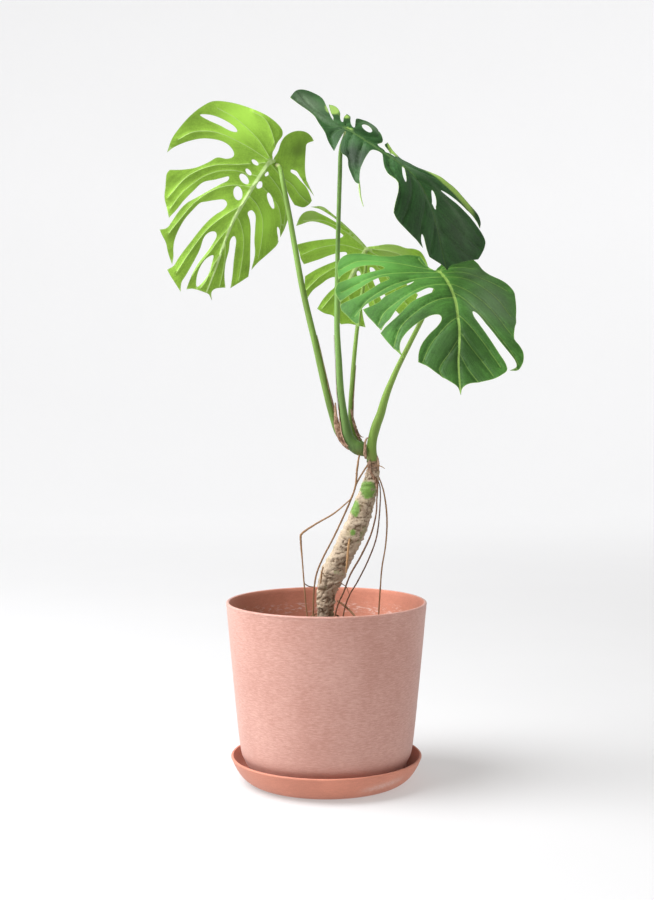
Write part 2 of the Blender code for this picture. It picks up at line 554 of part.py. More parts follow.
# --- dry sheaths: papery strips that clasp the foot of a petiole ------------------------------
SHEATH_THICKNESS = 0.0007
SHEATH_CLEARANCE = 0.0009
SHEATHS = {   # petiole, lowest and highest height in mm, direction and half width in degrees
    "sheath_left": ("petiole_left", 446, 540, 20, 50),
    "sheath_centre": ("petiole_centre", 416, 540, 180, 50),
    "sheath_back": ("petiole_back", 420, 508, 10, 70),
}


def build_sheath(name):
    """A strip beside its petiole, widest at its foot and narrowing to a point at its top."""
    petiole, lowest, highest, facing, half_width = SHEATHS[name]
    line = smooth_line(np.array(PETIOLES[petiole][2]) * MM, 0.008)
    line = line[(line[:, 2] > lowest * MM) & (line[:, 2] < highest * MM)]
    across, beyond = frames_along(line[:, :3])
    outward = across[0] if across[0][0] > 0 else -across[0]
    strips = 5
    verts = []
    for row, (station, side, other) in enumerate(zip(line, across, beyond)):
        share = row / (len(line) - 1)
        width = half_width * (1 - 0.8 * share)
        out = side * np.sign(side.dot(outward))
        reach = station[3] + SHEATH_CLEARANCE
        for turn in np.radians(facing + np.linspace(-width, width, strips)):
            verts.append(station[:3] + reach * (math.cos(turn) * out + math.sin(turn) * other))
    faces = []
    for low in range(0, (len(line) - 1) * strips, strips):
        for k in range(strips - 1):
            faces.append((low + k, low + k + 1, low + strips + k + 1, low + strips + k))
    made = add_object(name, mesh_from(name, verts, faces), "sheath", sharp=80)
    first = made.data.polygons[0]
    thicken = made.modifiers.new("thickness", "SOLIDIFY")
    thicken.thickness = SHEATH_THICKNESS
    away = np.array(first.center) - line[0, :3]
    thicken.offset = 1.0 if np.array(first.normal).dot(away) > 0 else -1.0
    return made


# --- roots, as (x, y, z, radius) in millimetres -----------------------------------------------
GROUND = SOIL_TOP / MM + 0.4
ROOTS = {
    "aerial_root_left": [
        (39, -9, 394, 1.3), (37, -12, 380, 1.5), (35, -14, 361, 1.3), (29, -15, 344, 1.3),
        (19, -16, 321, 1.3), (8, -17, 298, 1.2), (-4, -18, 275, 1.2), (-12, -18, 255, 1.2),
        (-15, -17, 235, 1.1), (-16, -16, 210, 1.1), (-17, -16, 190, 1.1), (-18, -17, GROUND, 1.1)],
    "aerial_root_knee": [
        (24, -18, 344, 0.9), (8, -20, 328, 1.1), (-13, -21, 316, 1.2), (-29, -22, 305, 1.5),
        (-31, -22, 298, 1.5), (-29, -22, 271, 1.0), (-27, -22, 245, 1.0), (-25, -22, 221, 0.9),
        (-23, -22, 200, 0.9), (-22, -22, GROUND, 0.9)],
    "aerial_root_front": [
        (61, -9, 357, 0.9), (61, -13, 345, 1.0), (60, -17, 328, 1.1), (54, -19, 304, 1.2),
        (42, -21, 278, 1.3), (29, -21, 255, 1.2), (21, -21, 234, 1.1), (14, -19, 218, 1.0),
        (10, -18, 200, 0.9), (8, -20, GROUND, 0.9)],
    "aerial_root_slant": [
        (66, -5, 355, 0.8), (65, -7, 335, 0.9), (61, -10, 300, 1.0), (51, -13, 272, 1.0),
        (38, -15, 246, 1.0), (29, -16, 231, 0.9), (23, -17, 216, 0.9), (19, -19, 195, 0.9),
        (18, -21, GROUND, 0.9)],
    "aerial_root_right": [
        (66, 1, 366, 0.9), (70, 2, 353, 1.0), (73, 2, 334, 1.1), (74, 2, 311, 1.1),
        (72, 2, 285, 1.0), (68, 1, 261, 1.0), (66, 0, 237, 1.0), (64, 0, 203, 1.0),
        (63, 0, GROUND, 1.0)],
    "root_stub_front": [(28, -16, 298, 1.2), (26.5, -18, 287, 1.6), (25, -18, 270, 1.5),
                        (24, -17, 256, 1.0)],
    "root_stub_left": [(-4, -16, 264, 0.9), (-6, -18, 254, 1.2), (-7, -18, 243, 1.0)],
    "surface_root_front": [(13, -8, 221, 1.3), (21, -11, 216, 1.4), (31, -20, 208, 1.4),
                           (43, -31, 192, 1.3), (50, -38, GROUND, 1.1)],
    "surface_root_right": [(12, 4, 202, 1.3), (22, 3, 194, 1.5), (32, 2, 184, 1.5),
                           (39, 1, GROUND, 1.3)],
    "surface_root_left": [(-14, 4, 201, 1.3), (-24, 7, 193, 1.5), (-33, 10, 183, 1.5),
                          (-39, 12, GROUND, 1.3)],
}
ROOT_STEP = 0.0090


def build_root(name):
    """A thin root, round and closed at both ends."""
    line = smooth_line(np.array(ROOTS[name]) * MM, ROOT_STEP)
    return add_object(name, tube_mesh(name, line, 6), "root", sharp=80)


def build():
    """Clear the scene and make every piece."""
    for old in list(bpy.data.objects):
        bpy.data.objects.remove(old, do_unlink=True)
    build_saucer()
    build_pot()
    build_soil()
    build_stem("stem", 0.0)
    for name in BLADES:
        build_blade(name)
    for name in PETIOLES:
        build_petiole(name)
    for name in SHEATHS:
        build_sheath(name)
    for name in ROOTS:
        build_root(name)


build()
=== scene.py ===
"""Potted monstera: the visible surfaces of the plant, its pot and its saucer.

Metres, +Z up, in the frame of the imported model. Every piece is a mesh made here: turned pottery,
compost, a woody stem, stalks, split leaves laid out flat and then folded, dry husks and roots.
"""

import math

import bpy
import numpy as np
from bpy.props import FloatProperty, FloatVectorProperty, PointerProperty
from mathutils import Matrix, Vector, noise
from mathutils.geometry import delaunay_2d_cdt


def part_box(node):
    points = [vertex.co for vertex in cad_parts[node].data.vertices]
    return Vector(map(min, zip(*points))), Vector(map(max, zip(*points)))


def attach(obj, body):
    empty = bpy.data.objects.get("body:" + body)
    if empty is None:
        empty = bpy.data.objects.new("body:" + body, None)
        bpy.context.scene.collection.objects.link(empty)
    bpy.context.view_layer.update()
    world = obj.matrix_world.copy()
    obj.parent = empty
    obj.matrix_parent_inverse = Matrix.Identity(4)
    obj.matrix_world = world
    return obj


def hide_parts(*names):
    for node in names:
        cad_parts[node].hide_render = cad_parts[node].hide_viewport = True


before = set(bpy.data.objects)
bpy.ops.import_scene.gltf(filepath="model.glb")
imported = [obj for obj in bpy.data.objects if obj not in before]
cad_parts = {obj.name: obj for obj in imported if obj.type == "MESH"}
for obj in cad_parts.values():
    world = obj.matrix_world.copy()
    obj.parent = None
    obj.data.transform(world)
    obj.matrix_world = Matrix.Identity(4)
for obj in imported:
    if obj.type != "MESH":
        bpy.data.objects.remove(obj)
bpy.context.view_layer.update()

bl_info = {
    "name": "Potted monstera",
    "version": (1, 0, 0),
    "blender": (4, 5, 0),
    "location": "3D View > Sidebar > Monstera",
    "description": "Builds a split-leaf monstera in a turned pot and saucer",
    "category": "Object",
}

BODY = "root"
MM = 0.001
POT_LOW, POT_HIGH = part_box("pot")
SAUCER_LOW, SAUCER_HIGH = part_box("saucer")
SOIL_LOW, SOIL_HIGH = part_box("soil")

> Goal
Extract all of the data exactly as written.

> The response
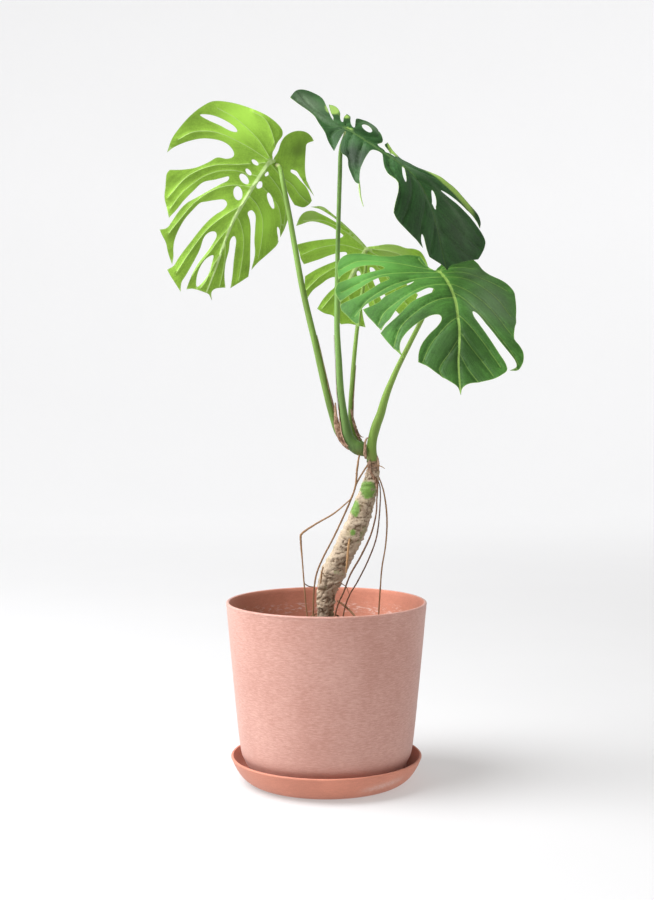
Write part 2 of the Blender code for this picture. It picks up at line 554 of part.py. More parts follow.
# --- dry sheaths: papery strips that clasp the foot of a petiole ------------------------------
SHEATH_THICKNESS = 0.0007
SHEATH_CLEARANCE = 0.0009
SHEATHS = {   # petiole, lowest and highest height in mm, direction and half width in degrees
    "sheath_left": ("petiole_left", 446, 540, 20, 50),
    "sheath_centre": ("petiole_centre", 416, 540, 180, 50),
    "sheath_back": ("petiole_back", 420, 508, 10, 70),
}


def build_sheath(name):
    """A strip beside its petiole, widest at its foot and narrowing to a point at its top."""
    petiole, lowest, highest, facing, half_width = SHEATHS[name]
    line = smooth_line(np.array(PETIOLES[petiole][2]) * MM, 0.008)
    line = line[(line[:, 2] > lowest * MM) & (line[:, 2] < highest * MM)]
    across, beyond = frames_along(line[:, :3])
    outward = across[0] if across[0][0] > 0 else -across[0]
    strips = 5
    verts = []
    for row, (station, side, other) in enumerate(zip(line, across, beyond)):
        share = row / (len(line) - 1)
        width = half_width * (1 - 0.8 * share)
        out = side * np.sign(side.dot(outward))
        reach = station[3] + SHEATH_CLEARANCE
        for turn in np.radians(facing + np.linspace(-width, width, strips)):
            verts.append(station[:3] + reach * (math.cos(turn) * out + math.sin(turn) * other))
    faces = []
    for low in range(0, (len(line) - 1) * strips, strips):
        for k in range(strips - 1):
            faces.append((low + k, low + k + 1, low + strips + k + 1, low + strips + k))
    made = add_object(name, mesh_from(name, verts, faces), "sheath", sharp=80)
    first = made.data.polygons[0]
    thicken = made.modifiers.new("thickness", "SOLIDIFY")
    thicken.thickness = SHEATH_THICKNESS
    away = np.array(first.center) - line[0, :3]
    thicken.offset = 1.0 if np.array(first.normal).dot(away) > 0 else -1.0
    return made


# --- roots, as (x, y, z, radius) in millimetres -----------------------------------------------
GROUND = SOIL_TOP / MM + 0.4
ROOTS = {
    "aerial_root_left": [
        (39, -9, 394, 1.3), (37, -12, 380, 1.5), (35, -14, 361, 1.3), (29, -15, 344, 1.3),
        (19, -16, 321, 1.3), (8, -17, 298, 1.2), (-4, -18, 275, 1.2), (-12, -18, 255, 1.2),
        (-15, -17, 235, 1.1), (-16, -16, 210, 1.1), (-17, -16, 190, 1.1), (-18, -17, GROUND, 1.1)],
    "aerial_root_knee": [
        (24, -18, 344, 0.9), (8, -20, 328, 1.1), (-13, -21, 316, 1.2), (-29, -22, 305, 1.5),
        (-31, -22, 298, 1.5), (-29, -22, 271, 1.0), (-27, -22, 245, 1.0), (-25, -22, 221, 0.9),
        (-23, -22, 200, 0.9), (-22, -22, GROUND, 0.9)],
    "aerial_root_front": [
        (61, -9, 357, 0.9), (61, -13, 345, 1.0), (60, -17, 328, 1.1), (54, -19, 304, 1.2),
        (42, -21, 278, 1.3), (29, -21, 255, 1.2), (21, -21, 234, 1.1), (14, -19, 218, 1.0),
        (10, -18, 200, 0.9), (8, -20, GROUND, 0.9)],
    "aerial_root_slant": [
        (66, -5, 355, 0.8), (65, -7, 335, 0.9), (61, -10, 300, 1.0), (51, -13, 272, 1.0),
        (38, -15, 246, 1.0), (29, -16, 231, 0.9), (23, -17, 216, 0.9), (19, -19, 195, 0.9),
        (18, -21, GROUND, 0.9)],
    "aerial_root_right": [
        (66, 1, 366, 0.9), (70, 2, 353, 1.0), (73, 2, 334, 1.1), (74, 2, 311, 1.1),
        (72, 2, 285, 1.0), (68, 1, 261, 1.0), (66, 0, 237, 1.0), (64, 0, 203, 1.0),
        (63, 0, GROUND, 1.0)],
    "root_stub_front": [(28, -16, 298, 1.2), (26.5, -18, 287, 1.6), (25, -18, 270, 1.5),
                        (24, -17, 256, 1.0)],
    "root_stub_left": [(-4, -16, 264, 0.9), (-6, -18, 254, 1.2), (-7, -18, 243, 1.0)],
    "surface_root_front": [(13, -8, 221, 1.3), (21, -11, 216, 1.4), (31, -20, 208, 1.4),
                           (43, -31, 192, 1.3), (50, -38, GROUND, 1.1)],
    "surface_root_right": [(12, 4, 202, 1.3), (22, 3, 194, 1.5), (32, 2, 184, 1.5),
                           (39, 1, GROUND, 1.3)],
    "surface_root_left": [(-14, 4, 201, 1.3), (-24, 7, 193, 1.5), (-33, 10, 183, 1.5),
                          (-39, 12, GROUND, 1.3)],
}
ROOT_STEP = 0.0090


def build_root(name):
    """A thin root, round and closed at both ends."""
    line = smooth_line(np.array(ROOTS[name]) * MM, ROOT_STEP)
    return add_object(name, tube_mesh(name, line, 6), "root", sharp=80)


def build():
    """Clear the scene and make every piece."""
    for old in list(bpy.data.objects):
        bpy.data.objects.remove(old, do_unlink=True)
    build_saucer()
    build_pot()
    build_soil()
    build_stem("stem", 0.0)
    for name in BLADES:
        build_blade(name)
    for name in PETIOLES:
        build_petiole(name)
    for name in SHEATHS:
        build_sheath(name)
    for name in ROOTS:
        build_root(name)


build()
=== scene.py ===
"""Potted monstera: the visible surfaces of the plant, its pot and its saucer.

Metres, +Z up, in the frame of the imported model. Every piece is a mesh made here: turned pottery,
compost, a woody stem, stalks, split leaves laid out flat and then folded, dry husks and roots.
"""

import math

import bpy
import numpy as np
from bpy.props import FloatProperty, FloatVectorProperty, PointerProperty
from mathutils import Matrix, Vector, noise
from mathutils.geometry import delaunay_2d_cdt


def part_box(node):
    points = [vertex.co for vertex in cad_parts[node].data.vertices]
    return Vector(map(min, zip(*points))), Vector(map(max, zip(*points)))


def attach(obj, body):
    empty = bpy.data.objects.get("body:" + body)
    if empty is None:
        empty = bpy.data.objects.new("body:" + body, None)
        bpy.context.scene.collection.objects.link(empty)
    bpy.context.view_layer.update()
    world = obj.matrix_world.copy()
    obj.parent = empty
    obj.matrix_parent_inverse = Matrix.Identity(4)
    obj.matrix_world = world
    return obj


def hide_parts(*names):
    for node in names:
        cad_parts[node].hide_render = cad_parts[node].hide_viewport = True


before = set(bpy.data.objects)
bpy.ops.import_scene.gltf(filepath="model.glb")
imported = [obj for obj in bpy.data.objects if obj not in before]
cad_parts = {obj.name: obj for obj in imported if obj.type == "MESH"}
for obj in cad_parts.values():
    world = obj.matrix_world.copy()
    obj.parent = None
    obj.data.transform(world)
    obj.matrix_world = Matrix.Identity(4)
for obj in imported:
    if obj.type != "MESH":
        bpy.data.objects.remove(obj)
bpy.context.view_layer.update()

bl_info = {
    "name": "Potted monstera",
    "version": (1, 0, 0),
    "blender": (4, 5, 0),
    "location": "3D View > Sidebar > Monstera",
    "description": "Builds a split-leaf monstera in a turned pot and saucer",
    "category": "Object",
}

BODY = "root"
MM = 0.001
POT_LOW, POT_HIGH = part_box("pot")
SAUCER_LOW, SAUCER_HIGH = part_box("saucer")
SOIL_LOW, SOIL_HIGH = part_box("soil")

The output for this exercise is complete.